The capex cycle has years to run. Teams building AI products can plan on compute availability improving and costs declining through at least 2028. The infrastructure investment pipeline is deep enough to sustain continued scaling.
What is Feynman and why preview it now?
Feynman is NVIDIA's GPU architecture planned for 2028, two generations ahead of current Blackwell. Previewing it at GTC 2026 serves a strategic purpose: it signals to customers and competitors that NVIDIA's roadmap extends beyond the current generation and discourages waiting for a competitor to catch up.
No detailed specifications were released, which is standard for a two-year-out preview. The announcement is a commitment signal, not a product specification. It tells the market that the pace of architectural improvement will continue, which influences purchasing decisions today — customers are more willing to commit to Blackwell and Vera Rubin knowing that the upgrade path is defined.
What does GR00T N1.7 commercial licensing mean?
GR00T is NVIDIA's foundation model platform for humanoid robots. The N1.7 release comes with commercial licensing terms, meaning companies building robot products can deploy GR00T-based control systems without negotiating custom agreements.
This is NVIDIA's bet that the robotics market is about to follow the same trajectory as the AI software market: foundation models provide the base capability, and companies compete on application-specific fine-tuning and hardware integration. Commercial licensing lowers the barrier to entry for robotics startups and established manufacturers alike.

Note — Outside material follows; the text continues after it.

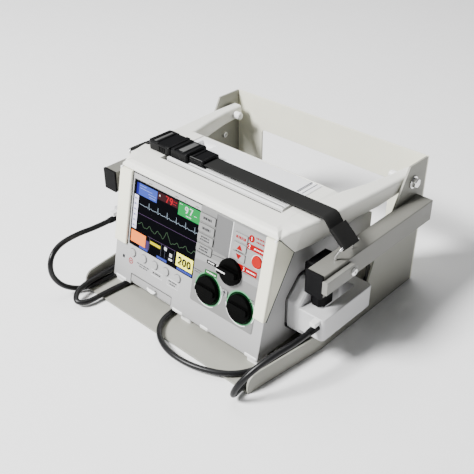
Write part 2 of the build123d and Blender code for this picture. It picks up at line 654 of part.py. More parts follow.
def buckle_male():
    bridge = block((-84.0, -55.0), (STRAP_Y - 18, STRAP_Y + 18), BUCKLE_Z)
    bridge = fillet(bridge.edges().filter_by(Axis.Z), 3)
    bridge = fillet(bridge.edges().group_by(Axis.Z)[-1], 1.6)
    centre = block((-106, -83), (STRAP_Y - 2.5, STRAP_Y + 2.5), (174.2, 178.5))
    body = bridge + centre
    for side in (-1, 1):
        body += block((-103, -83), (STRAP_Y + side * 12 - 1.8, STRAP_Y + side * 12 + 1.8),
                      (174.0, 178.6))
        body += block((-103, -93), (STRAP_Y + side * 15 - 2.6, STRAP_Y + side * 15 + 2.6),
                      (174.0, 178.6))
    return body


def strap_adjuster():
    frame = block((-55.0, -31.0), (STRAP_Y - 14.5, STRAP_Y + 14.5), (173.4, 179.6))
    frame = fillet(frame.edges().filter_by(Axis.Z), 2)
    return frame - block((-37, -30), (STRAP_Y - 12.7, STRAP_Y + 12.7), (174.8, 177.2))


def strap_hook(leg_x, eye_place):
    """Bent wire loop through the bar's top wall, which the strap's end hangs on."""
    x, z = eye_place
    under = BAR_Z + BAR_H - BAR_WALL - 2.4
    near, far = HOOK_LEGS_Y
    path = FilletPolyline((leg_x, near, under), (leg_x, near, BAR_Z + BAR_H + 5), (x, near, z),
                          (x, far, z), (leg_x, far, BAR_Z + BAR_H + 5), (leg_x, far, under),
                          radius=2.4)
    wire = sweep(Plane(origin=(leg_x, near, under), z_dir=(0, 0, 1)) * Circle(HOOK_WIRE / 2),
                 path=path)
    for y in HOOK_LEGS_Y:
        wire += cylinder_z(3.0, under - 1.6, under + 1.6, leg_x, y)
    return wire


# ---------------------------------------------------------------- paddle leads
LEAD_RIGHT = [
    (169.3, 66, 60.6), (169.3, 45, 60.6), (163.0, 20, 57.5), (152.5, -6, 44.5),
    (143.5, -21.5, 25.5), (137.8, -21.0, 8.4), (134.2, -3, 6.4), (136.3, 22, 6.4),
    (139.5, 56, 6.4), (144.6, 100, 6.4), (145.3, 150, 6.4), (144.6, 200, 6.4), (143.4, 236, 7.0),
    (130.0, 262, 11), (107.0, 271, 19), (90.0, 268.6, 26.5), (74.0, 268.6, 26.5)]
LEAD_LEFT = [
    (-169.3, 66, 60.6), (-169.3, 45, 60.6), (-167.3, 14, 65.5), (-162.5, -18, 67.5),
    (-157.5, -37, 57.5), (-153.5, -42, 38.0), (-150.0, -33, 18.5), (-145.0, -18.5, 7.2),
    (-135.5, -5.5, 6.4), (-133.0, 14, 6.4), (-131.2, 42, 6.4), (-131.6, 86, 6.4),
    (-133.2, 140, 6.4), (-132.4, 194, 6.4), (-134.2, 240, 6.4), (-126.0, 270, 6.6),
    (-104.0, 285, 8.0), (-84.0, 276, 10.0), (-84.5, 257, 12.6), (-106.0, 251.5, 14.6),
    (-130.0, 251.5, 15.2), (-146.5, 236, 14.0), (-147.2, 200, 8.0), (-147.8, 150, 6.4),
    (-146.4, 104, 6.6), (-140.5, 68, 11.0), (-134.6, 38, 14.4), (-133.8, 16, 14.6),
    (-133.4, -6, 14.2), (-130.5, -24, 10.5), (-119.0, -33.5, 6.8), (-108.8, -24, 6.4),
    (-108.2, -2, 6.4), (-106.8, 22, 6.4), (-104.5, 44, 6.4), (-92.0, 66, 6.4), (-62.0, 77, 6.4),
    (-31.0, 66, 6.4), (-17.5, 42, 6.4), (-15.5, 18, 6.4), (1.0, -4, 6.4), (29.0, -16.5, 6.4),
    (61.0, -17.0, 6.4), (88.0, -9.0, 6.4), (110.0, 3, 6.4), (124.0, 21, 6.4), (130.0, 46, 6.4),
    (131.4, 84, 6.4), (133.2, 136, 6.4), (132.4, 188, 7.0), (133.4, 228, 12.0), (124.0, 251, 24.0),
    (106.0, 257, 34.5), (90.0, 255.4, 38.0), (74.0, 255.4, 38.0)]


def lead_connector():
    """Plug on the device's rear that both paddle leads run into."""
    plug = block((44.0, 68.0), (BODY_REAR, BODY_REAR + 34), (17.0, 48.0))
    plug = fillet(plug.edges().filter_by(Axis.Y), 4)
    tongue = block((SOCKET_X[0] + 0.4, SOCKET_X[1] - 0.4), (BODY_REAR - WALL + 0.2, BODY_REAR + 1),
                   (26.4, 39.6))
    for y, z in ((LEAD_RIGHT[-1][1:]), (LEAD_LEFT[-1][1:])):
        plug += cylinder_x(5.0, 67.0, 74.0, y, z)
    return plug + tongue


# ---------------------------------------------------------------- write the nodes
def main():
    save("cradle_tray", cradle_tray())
    save("cradle_back_plate", cradle_back_plate())
    save("side_bar_right", side_bar(True, HOOK_X))
    save("side_bar_left", mirrored(side_bar(False, LEFT_HOOK_X)))
    front_cap = end_cap()
    rear_cap = bar_plug(BAR_Y[1] - 9.0, BAR_Y[1] - 0.4)
    save("bar_end_caps", front_cap, rear_cap, mirrored(front_cap), mirrored(rear_cap))
    save("bar_guard_plate", guard_plate())
    screws = []
    for y, z in BAR_SCREWS:
        screw = Pos(TRAY_HALF - SHEET, y, z) * button_screw(7.5)
        screws += [screw, mirrored(screw)]
    y, z = GUARD_SCREW
    screws.append(Pos(BAR_X[1] + GUARD_T, y, z) * Rot(0, 180, 0) * button_screw(11.0))
    save("bar_screws", *screws)
    save("handle_bolts", handle_bolt(), mirrored(handle_bolt()))
    save("handle_cap_nuts", handle_cap_nut(), mirrored(handle_cap_nut()))
    save("retainer_right", retainer())
    save("retainer_left", mirrored(retainer()))

    save("housing_shell", housing_shell())
    save("top_frame_handle", top_frame_handle())
    left, right = columns()
    save("column_left", left)
    save("column_right", right)
    save("control_panel", control_panel())
    save("display_glass", display_glass())
    save("display_module", display_module())
    for number, (u, v) in enumerate(SOFT_KEYS, 1):
        save(f"soft_key_{number}", round_key(u, v, 5.0, 1.8))
    for number, (u, v) in enumerate(SIDE_KEYS, 1):
        save(f"side_key_{number}", square_key(u, v, 24.0, 9.6, 1.6))
    save("key_charge", square_key(*CHARGE_KEY, 18.0, 9.0, 1.6))
    save("key_energy_up", square_key(*ARROW_KEYS[0], 18.0, 9.0, 1.6))
    save("key_energy_down", square_key(*ARROW_KEYS[1], 18.0, 9.0, 1.6))
    save("key_shock", round_key(*SHOCK_KEY, 7.0, 2.2))
    save("key_help", square_key(*HELP_KEY, 9.0, 8.0, 1.6))
    for name, (u, v, radius, proud) in KNOBS.items():
        save(name, knob(u, v, radius, proud))
    save("rotary_switches", *[rotary_switch(u, v) for u, v, _, _ in KNOBS.values()])
    save("card_door", card_door())
    save("recorder_cover", recorder_cover())
    save("battery_pack", battery_pack())
    save("front_board", front_board())
    save("main_chassis", main_chassis())
    save("hv_capacitor", hv_capacitor())
    save("device_feet", *device_feet())
    save("foot_screws", *foot_screws())

    save("paddle_right", paddle())
    save("paddle_left", mirrored(paddle()))
    save("paddle_electrodes", paddle_electrode(), mirrored(paddle_electrode()))
    save("paddle_button_right", paddle_button())
    save("paddle_button_left", mirrored(paddle_button()))
    save("paddle_glands", paddle_gland(), mirrored(paddle_gland()))
    save("well_gaskets", well_gasket(), mirrored(well_gasket()))

    save("strap_right", strap_right())
    save("strap_left", strap_left())
    save("buckle_female", buckle_female())
    save("buckle_male", buckle_male())
    save("strap_adjuster", strap_adjuster())
    save("strap_hooks", strap_hook(HOOK_X, HOOK_EYE),
         mirrored(strap_hook(LEFT_HOOK_X, LEFT_HOOK_EYE)))

    save("lead_right", cord_tube(LEAD_RIGHT, "lead_right"))
    save("lead_left", cord_tube(LEAD_LEFT, "lead_left"))
    save("lead_connector", lead_connector())


main()
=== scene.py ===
"""Studio picture of the defibrillator in its cradle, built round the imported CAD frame."""
import json
import math

import bmesh
import bpy
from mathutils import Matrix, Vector


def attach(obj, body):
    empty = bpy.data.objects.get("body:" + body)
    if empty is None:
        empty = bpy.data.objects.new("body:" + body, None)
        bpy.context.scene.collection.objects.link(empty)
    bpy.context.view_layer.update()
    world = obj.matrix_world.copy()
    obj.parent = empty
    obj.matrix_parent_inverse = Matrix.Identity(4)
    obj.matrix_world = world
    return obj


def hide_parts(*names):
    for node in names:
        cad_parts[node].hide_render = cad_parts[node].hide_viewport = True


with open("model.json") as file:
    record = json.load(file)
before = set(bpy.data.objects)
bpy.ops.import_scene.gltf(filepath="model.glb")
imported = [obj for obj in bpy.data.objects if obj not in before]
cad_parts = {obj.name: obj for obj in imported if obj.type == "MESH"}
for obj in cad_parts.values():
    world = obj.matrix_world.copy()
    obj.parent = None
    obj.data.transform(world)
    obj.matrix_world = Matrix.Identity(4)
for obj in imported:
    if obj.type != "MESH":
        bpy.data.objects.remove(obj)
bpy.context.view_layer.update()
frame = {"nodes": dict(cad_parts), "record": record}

MM = 0.001
SHIFT = Vector((-4.75, -153.25, 0.0))      # the part's own origin, as in part.py
LEAN = math.radians(11.9)
FRONT = (34.4, 16.6)                       # bottom edge of the sloping front: y, z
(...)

What should practitioners take away?
The GTC 2026 announcements collectively say one thing: the infrastructure layer beneath AI is about to get dramatically cheaper, faster, and more efficient. Teams making architecture decisions today should factor in that inference costs will drop significantly in 2027 as Vera Rubin deploys. Designs that are cost-prohibitive at current per-token pricing may become viable within 18 months. Plan for abundance, not scarcity.